What is Supply Chain Design ?
Supply Chain Design is the next step in the evolution of Supply
Chain Management (SCM). Companies have invested in systems from MRP to ERP and
APS to SCM and SCEM to make their supply chains more responsive and their plans
more accurate. As the name suggests, Supply Chain Design focuses on how the
supply chain should work. Perhaps the biggest challenge to understanding this
new discipline is that it revolves around the same concepts and terms as all of
those previous inventory management systems. The common goals include improving customer service levels, reducing safety stock
and holding costs, increasing inventory turns, and improving supply chain
effectiveness – all of which can improve profitability.

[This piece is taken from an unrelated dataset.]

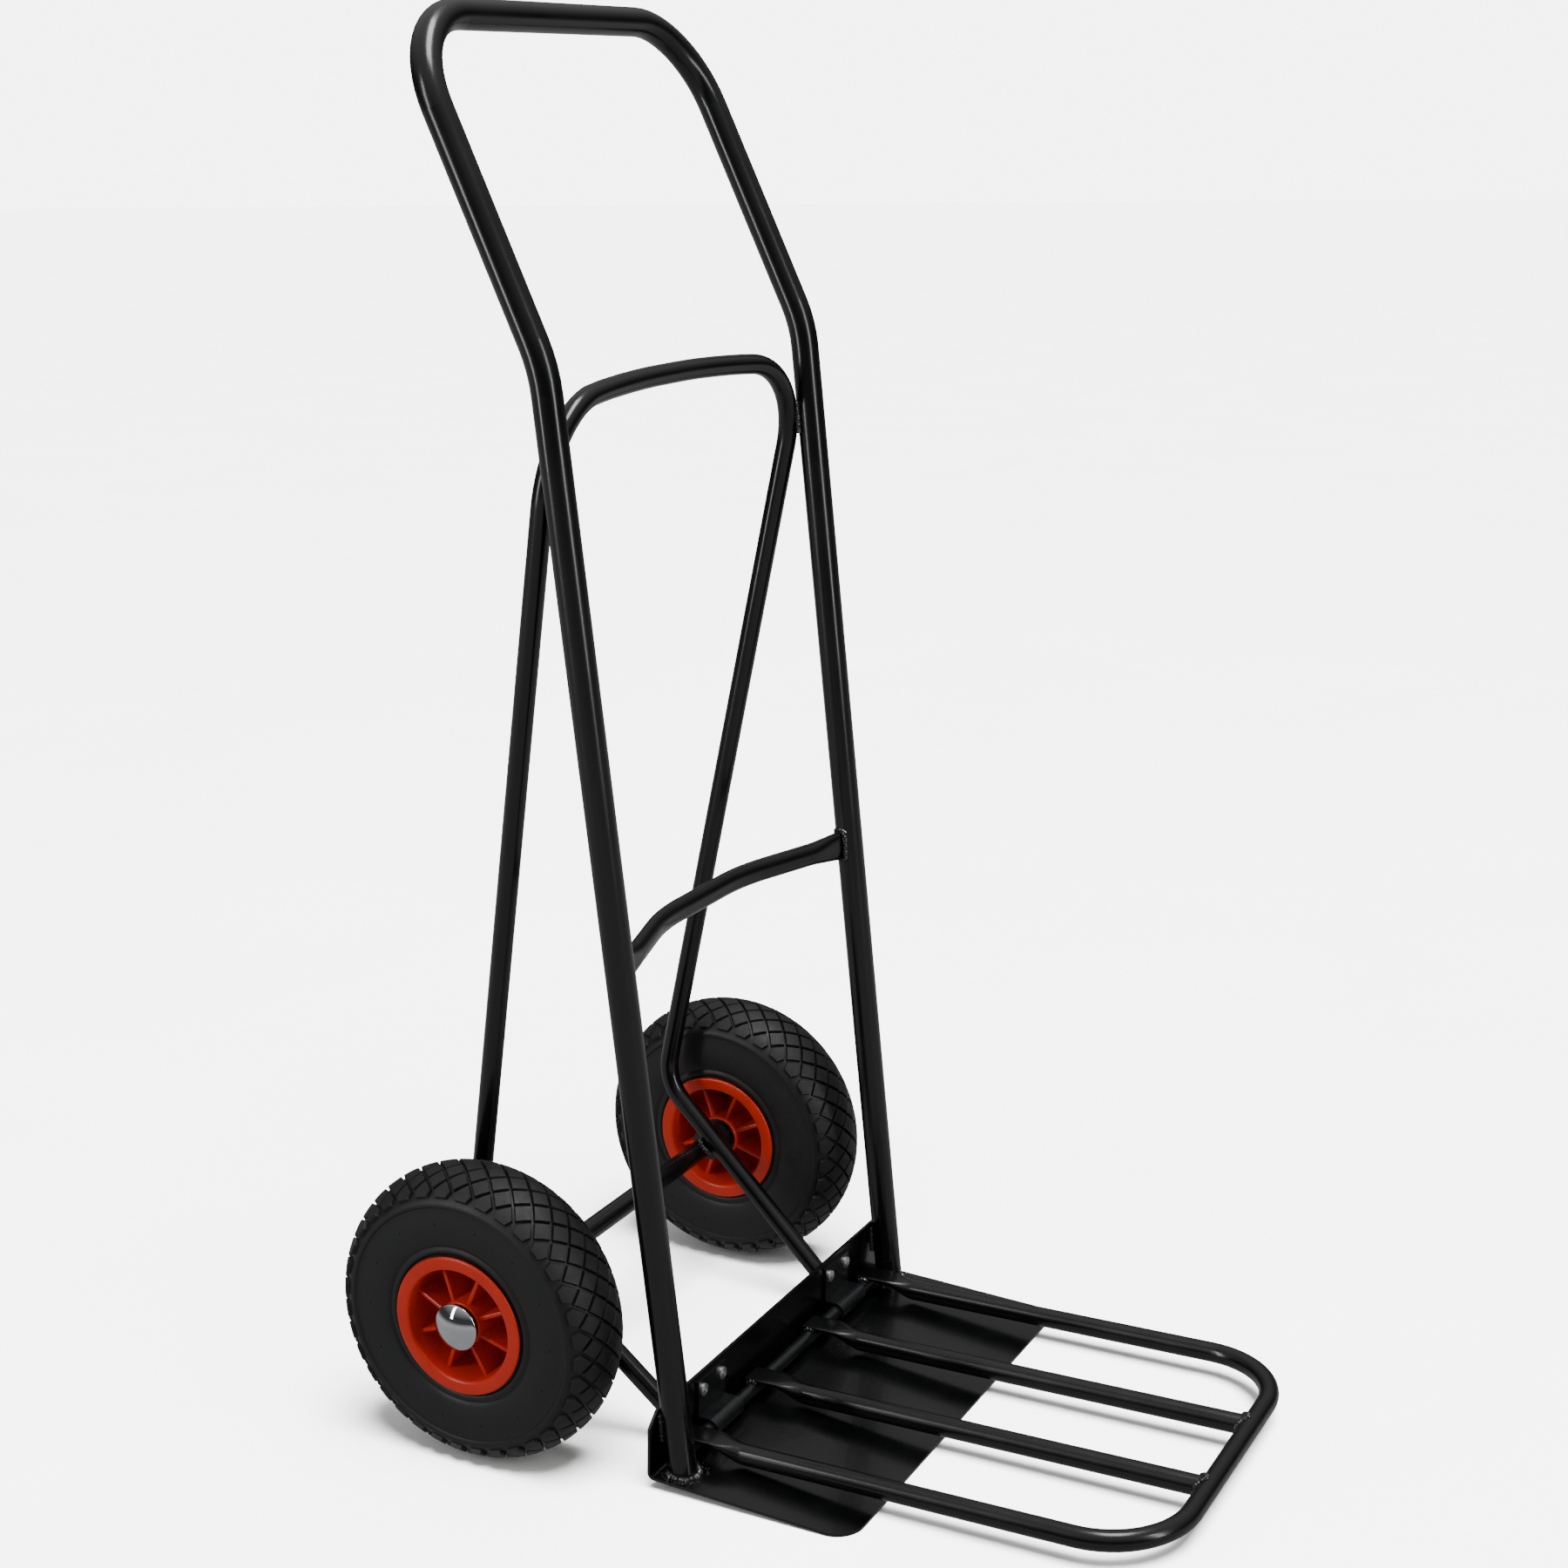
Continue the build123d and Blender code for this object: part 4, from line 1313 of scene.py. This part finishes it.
@dataclass
class Grate:
    """The folding load grate and its welds. Sizes are in millimetres, the rise in degrees."""

    paint: Paintbox
    bar_r: float = SMALL_TUBE_R
    front: tuple[float, float] = (-352.2, 23.35)
    inner_x: float = 54.1
    rod: tuple[float, float] = (58.8, 20.2)
    rod_r: float = 6.0
    tongue_edges: tuple[float, ...] = (43.2, 65.4, 154.6, 177.0)
    outer_x: float = 165.95
    reach: float = 411.0
    corner_r: float = 72.0
    rise: float = 0.45
    tongue_w: float = 24.0
    tongue_t: float = 3.6
    tongue_z: float = 7.9
    tongue_back: float = 7.0
    tip_round: float = 0.8
    tongue_power: float = 5.0
    swell_from: float = 19.0
    swell_length: float = 29.0
    bead_out: float = 0.5
    saddle_out: float = 0.7
    saddle_least: float = 2.5
    rod_bead_arc: tuple[float, float] = (52.0, 128.0)
    bead: WeldBead = field(default_factory=lambda: WeldBead(radius=0.0024, lump=0.0005, seed=9))

    def build(self) -> None:
        """Make the grate's bars and weld them."""
        pivot = Matrix.Translation(Vector((0.0, *self.rod)) * MM)
        place = pivot @ Matrix.Rotation(math.radians(-self.rise), 4, "X") @ Matrix.Scale(MM, 4)
        outer = self.paint.dress(swept("outer_bar", self.outer_stations(), place), ENAMEL)
        on_body(outer, "grate", "black_paint", "grate_outer_tube")
        for side in Side:
            bar = swept(f"inner_bar_{side.label}", self.inner_stations(self.inner_x * side.value), place)
            on_body(self.paint.dress(bar, ENAMEL), "grate", "black_paint", f"grate_inner_bar_{side.label}")
        paths = [self.saddle()] + [self.tongue_weld(x) for x in self.tongue_edges]
        both = [mirrored(path, side) for path in paths for side in Side]
        welds = self.bead.along("grate_welds", both, self.paint.get(WELD_ENAMEL))
        on_body(welds, "grate", "black_paint")

    def tongue(self, x: float, steps: int = 14) -> list[Station]:
        """Shape a bar's rear end, from its flat tip to the full round tube.

        Args:
            x: Place of the bar across the truck.
            steps: Number of cross-sections in the swell.

        Returns:
            The cross-sections in order.
        """
        flat_w, flat_h = self.tongue_w / 2, self.tongue_t / 2
        tip, back = self.tip_round, self.tongue_back
        out = []
        for y, trim in ((back, tip), (back - tip, 0.0), (-self.swell_from, 0.0)):
            across, upright = Vector((flat_w - trim, 0, 0)), Vector((0, 0, flat_h - trim))
            out.append(Station(Vector((x, y, self.tongue_z)), across, upright, self.tongue_power))
        for i in range(1, steps + 1):
            t = i / steps
            ease = eased(t)
            half_w = flat_w + (self.bar_r - flat_w) * ease
            half_h = flat_h + (self.bar_r - flat_h) * ease
            centre = Vector((x, -self.swell_from - self.swell_length * t, self.tongue_z * (1 - ease)))
            power = self.tongue_power - (self.tongue_power - 2.0) * ease**0.5
            out.append(Station(centre, Vector((half_w, 0, 0)), Vector((0, 0, half_h)), power))
        return out

    def inner_stations(self, x: float, into_front: float = 6.0) -> list[Station]:
        """Shape an inner bar, from its flat rear end into the front bar.

        Args:
            x: Place of the bar across the truck.
            into_front: How far short of the front bar's middle it ends.

        Returns:
            The cross-sections in order.
        """
        across, upright = Vector((self.bar_r, 0, 0)), Vector((0, 0, self.bar_r))
        return self.tongue(x) + [Station(Vector((x, into_front - self.reach, 0)), across, upright)]

    def outer_stations(self, steps: int = 16) -> list[Station]:
        """Shape the outer bar, from one flat end round the front to the other.

        Args:
            steps: Number of steps round each front corner.

        Returns:
            The cross-sections in order.
        """
        half = self.tongue(self.outer_x)
        middle = Vector((self.outer_x - self.corner_r, self.corner_r - self.reach, 0))
        for i in range(steps + 1):
            a = math.pi / 2 * i / steps
            way = Vector((math.cos(a), -math.sin(a), 0))
            half.append(Station(middle + way * self.corner_r, way * self.bar_r, Vector((0, 0, self.bar_r))))
        other = [Station(flipped(s.centre), flipped(s.across), s.upright, s.power) for s in reversed(half)]
        return half + other

    def saddle(self, steps: int = 40) -> Path:
        """Run a bead round an inner bar where it meets the front bar.

        Args:
            steps: Number of points round the bar.

        Returns:
            The closed path.
        """
        points, reach = [], self.bar_r + self.bead_out
        for i in range(steps):
            a = 2 * math.pi * i / steps
            rise = self.bar_r * math.sin(a)
            back = math.sqrt(max(self.bar_r**2 - rise**2, self.saddle_least)) + self.saddle_out
            spot = (self.inner_x + reach * math.cos(a), self.front[0] + back, self.front[1] + rise)
            points.append(Vector(spot))
        return points, True

    def tongue_weld(self, x: float, steps: int = 8) -> Path:
        """Run a short bead over the rod along one edge of a flattened bar end.

        Args:
            x: Place of the edge across the truck.
            steps: Number of steps along the bead.

        Returns:
            The open path.
        """
        points, reach = [], self.rod_r + self.bead_out
        start, stop = self.rod_bead_arc
        for i in range(steps + 1):
            a = math.radians(start + (stop - start) * i / steps)
            points.append(Vector((x, self.rod[0] + reach * math.cos(a), self.rod[1] + reach * math.sin(a))))
        return points, False


# ---------------------------------------------------------------------------------------------
# Studio
# ---------------------------------------------------------------------------------------------
@dataclass
class Studio:
    """Floor, lights and camera. Lengths are in metres, angles in degrees."""

    azimuth: float = -61.716
    elevation: float = 14.861
    roll: float = -1.3245
    eye: tuple[float, float, float] = (-1.77509, -0.90644, 1.08695)
    lens: float = 57.055
    sensor: float = 36.0
    floor_reach: float = 30.0
    backdrop: float = 6.0
    room_strength: float = 1.0
    sun_strength: float = 20.0
    sun_width: float = 34.0
    sun_tilt: tuple[float, float] = (14.0, -10.0)
    # height, from 0 straight down over 0.5 at the horizon to 1 straight up, and the room's brightness there
    room: tuple[tuple[float, float], ...] = (
        (0.001, 0.35),
        (0.3, 0.4),
        (0.4, 0.5),
        (0.48, 0.06),
        (0.58, 0.05),
        (0.68, 0.22),
        (0.85, 0.55),
        (0.999, 0.7),
    )

    def build(self) -> None:
        """Make the camera, the lights, the sky and the floor."""
        self._camera()
        self._sky()
        self._floor()
        # a long overhead box, a tall box at the left and a weaker fill at the right
        self._panel("overhead", (0.2, -0.4, 3.4), (0.0, 0.0, 0.4), (1.6, 0.9), 70.0)
        self._panel("left_wall", (-2.7, 1.7, 1.5), (0.0, 0.1, 0.6), (0.4, 2.4), 38.0)
        self._panel("right_wall", (-0.6, -3.2, 1.5), (0.0, 0.0, 0.5), (0.5, 2.4), 40.0)
        LOG.info("studio ready")

    def _camera(self) -> None:
        """Place the camera at its eye point, turned by azimuth, elevation and roll."""
        a, e, r = (math.radians(x) for x in (self.azimuth, self.elevation, self.roll))
        back = Vector((math.sin(a) * math.cos(e), -math.cos(a) * math.cos(e), math.sin(e)))
        level = (-back).cross(Vector((0, 0, 1))).normalized()
        up = level.cross(-back)
        right = level * math.cos(r) + up * math.sin(r)
        true_up = right.cross(-back)
        data = bpy.data.cameras.new("camera")
        data.lens, data.sensor_width = self.lens, self.sensor
        data.clip_start, data.clip_end = 0.05, 50.0
        camera = bpy.data.objects.new("camera", data)
        turn = Matrix((right, true_up, back)).transposed().to_4x4()
        camera.matrix_world = Matrix.Translation(Vector(self.eye)) @ turn
        bpy.context.scene.collection.objects.link(camera)
        bpy.context.scene.camera = camera

    def _sky(self) -> None:
        """Surround the truck with a white backdrop and a dimmer room that it mirrors."""
        world = bpy.data.worlds.new("studio")
        world.use_nodes = True
        tree = world.node_tree
        room = tree.nodes["Background"]
        way = add_node(tree, "ShaderNodeTexCoord").outputs["Generated"]
        rise = add_node(tree, "ShaderNodeSeparateXYZ", {0: way}).outputs["Z"]
        ends = {"Value": rise, "From Min": -1.0, "From Max": 1.0}
        height = add_node(tree, "ShaderNodeMapRange", ends).outputs[0]
        ramp = add_node(tree, "ShaderNodeValToRGB", {0: height})
        stops = ramp.color_ramp.elements
        for spot, level in self.room:
            stop = stops.new(spot)
            stop.color = (level, level, level, 1.0)
        stops.remove(stops[0])
        stops.remove(stops[len(stops) - 1])
        tree.links.new(ramp.outputs[0], room.inputs["Color"])
        room.inputs["Strength"].default_value = self.room_strength
        white = {"Color": (1.0, 1.0, 1.0, 1.0), "Strength": self.backdrop}
        backdrop = add_node(tree, "ShaderNodeBackground", white)
        seen = add_node(tree, "ShaderNodeLightPath").outputs["Is Camera Ray"]
        mixed = add_node(tree, "ShaderNodeMixShader", {0: seen, 1: room.outputs[0], 2: backdrop.outputs[0]})
        tree.links.new(mixed.outputs[0], tree.nodes["World Output"].inputs[0])
        bpy.context.scene.world = world

    def _floor_light(self, floor: bpy.types.Object) -> None:
        """Light the floor alone, evenly out to the horizon, from a wide soft sun overhead.

        Args:
            floor: The floor.
        """
        data = bpy.data.lights.new("ceiling", "SUN")
        data.energy, data.angle = self.sun_strength, math.radians(self.sun_width)
        lamp = bpy.data.objects.new("ceiling", data)
        lamp.rotation_euler = (*(math.radians(tilt) for tilt in self.sun_tilt), 0.0)
        bpy.context.scene.collection.objects.link(lamp)
        lit = bpy.data.collections.new("floor_only")
        lit.objects.link(floor)
        lamp.light_linking.receiver_collection = lit

    def _floor(self) -> None:
        """Lay a wide pale floor just under the tyres, hidden from reflections."""
        reach = self.floor_reach
        corners = [(-reach, -reach, 0.0), (reach, -reach, 0.0), (reach, reach, 0.0), (-reach, reach, 0.0)]
        floor = mesh_object("floor", corners, [(0, 1, 2, 3)])
        floor.data.materials.append(FLOOR_PAINT.build())
        floor.visible_glossy = floor.visible_diffuse = False
        self._floor_light(floor)

    def _panel(
        self,
        name: str,
        spot: tuple[float, float, float],
        target: tuple[float, float, float],
        size: tuple[float, float],
        power: float,
    ) -> None:
        """Hang one soft box.

        Args:
            name: Name of the light.
            spot: Where it hangs.
            target: What it points at.
            size: Width and height.
            power: Power in watts.
        """
        data = bpy.data.lights.new(name, "AREA")
        data.shape, data.size, data.size_y, data.energy = "RECTANGLE", size[0], size[1], power
        lamp = bpy.data.objects.new(name, data)
        lamp.location = spot
        lamp.rotation_euler = (Vector(target) - Vector(spot)).to_track_quat("-Z", "Y").to_euler()
        bpy.context.scene.collection.objects.link(lamp)


def main() -> None:
    """Build every sub-assembly in order, then the studio."""
    logging.basicConfig(level=logging.INFO, format="%(name)s: %(message)s")
    paint = Paintbox()
    TubeFrame(paint).build()
    RearBrace(paint).build()
    CrossBrace(paint).build()
    Hinge(paint).build()
    Grate(paint).build()
    for side in Side:
        Wheel(side, paint).build()
    Studio().build()


if __name__ == "__main__":
    main()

Inventory theory does
not change – the concept is to hold inventory at the cheapest point possible,
except when you can’t.
Supply Chain Design helps pinpoint:
• What the lowest cost inventory holding points are,
• Situations when you can’t hold stock at the lowest cost points,
and
• What to do when you can’t hold inventory at the lowest cost
points.
Part
of why companies are stuck at certain levels of supply chain performance is
because their supply chain tools – ERP, APS, and SCEM, collaborative planning
and execution – are all working within the constraints of an existing supply
chain. And according to AMR Research, 80% of the costs are already committed
during the design of the supply chain.